Thursday, December 31, 2015

Multitude and Solitude

Recently, I have been studying the life of William Blake.  One of his peers is quoted as saying, "He had multitude and solitude."  What would it be like to have the faith that all is provided in abundance and that we could have the solitude to contemplate all of it?  Blake appreciated himself and called himself a genius.  His parents appreciated him and catered to his needs in order to allow him to step into his potential.  

His parents were unusual, in my estimation.  When I see adoration in the eyes of the parents, I am astonished.  Most of us were not raised with love, admiration or adoration.  My parents were more concerned with having to survive and were overwhelmed with providing food, clothing and shelter for all of us.  There was nothing else to give.

It wasn't until I was an adult that I figured out I could have a childhood that was made for my dreams.  I was now able to afford the "toys" I wanted as a child and I got them for myself.  Somehow, during that time of my life, I was able to fill in the "empty" spaces that I felt were within me.  I also figured out that the "love" I needed was going to have to come from me.  

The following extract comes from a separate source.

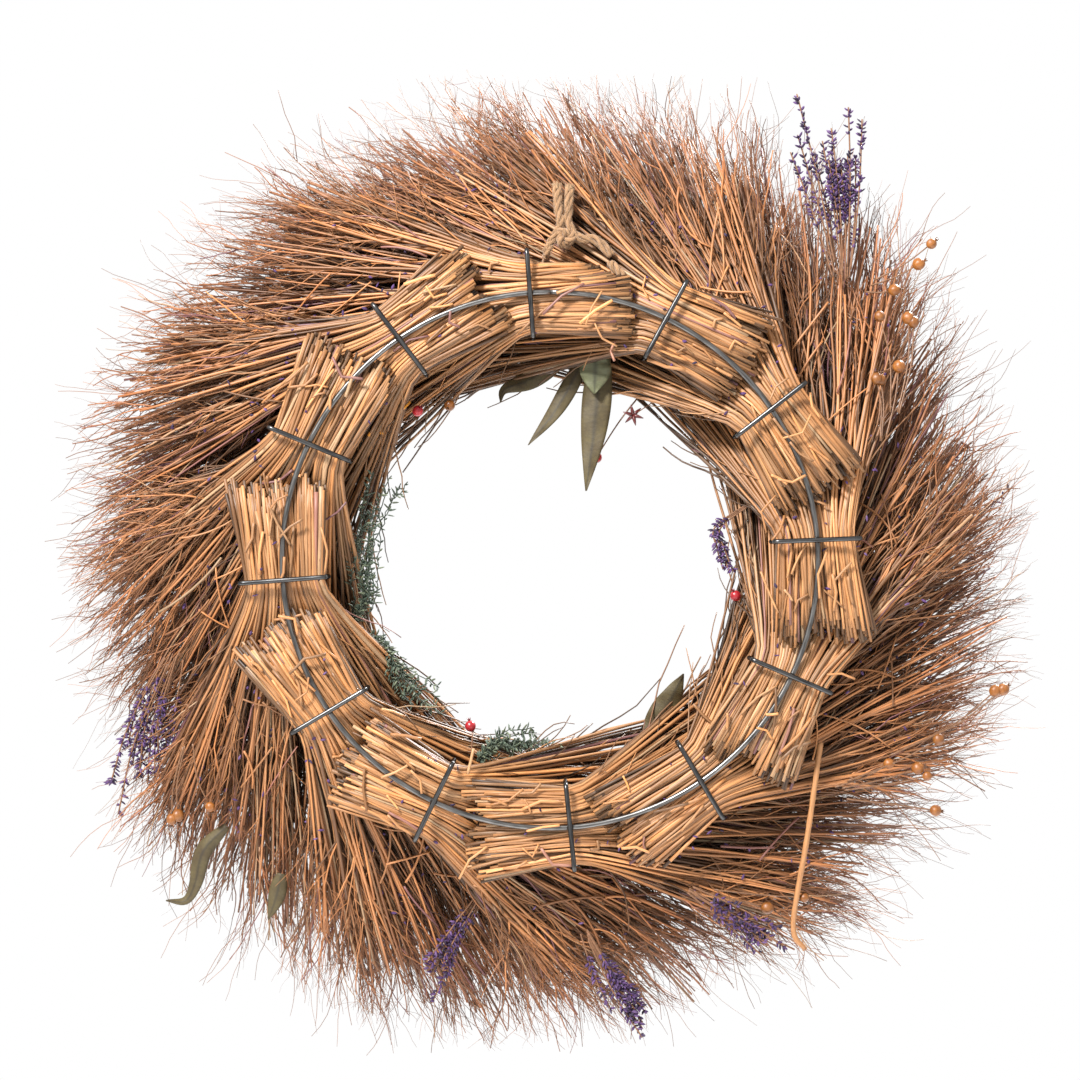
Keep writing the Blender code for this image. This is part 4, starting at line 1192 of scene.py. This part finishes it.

In tracking the areas in my life that I appreciate the most, I started a list of accomplishments and things I was able to do, and with some, mastered.  I tracked qualities as well as achievements, accolades and attainments.  There were many things I had to admire about myself and the more I studied and delved into myself, the more I realized, I was a genius in my own right.  Wow!  That was an accomplishment!

In thinking about the new year and some of my intentions, I want to add multitude and solitude into the mix.  I want to appreciate what I have, all that I have accomplished and be open to the new and different in order to use what I have and aim even higher than before.


I send you all the blessings of the New Year and I know that as we journey forward, life just gets better and better for us.  I look forward to all of it with you.  Wagons, ho!  

Saturday, December 19, 2015

Everything Is Covered

 ...we were born to be happy, to be abundantly supplied with every good thing, to have fun living, to consciously unity with the Divine Power that is around us and within us and to grow and expand forever.  Dr. Ernest Holmes

Those who are more highly developed will find in these methods the secret through which their attainments and achievements will constantly verge on the borderline of the marvelous.  Christian Larson

All I require med into place in the most efficient and inclusive way.  I am in the flow of Creation and Life knows what I need right now to fulfill my intentions.  Dr. Carol Carnes

At the end of my life, I want it described by me as marvelous.  Can you imagine a marvelous way of living that is filled with joy, supplied with every good thing and happy?  Since this is our birthright, what is it that most of us do everything in our power to not allow the Life Force to flow through us and to supply us with all we need?

This holiday season, I relax into knowing that all is well with me, that there is nothing that needs to change, and that all is truly well within and around me.  I know that God has my back and that I am in perfection right action and harmony.  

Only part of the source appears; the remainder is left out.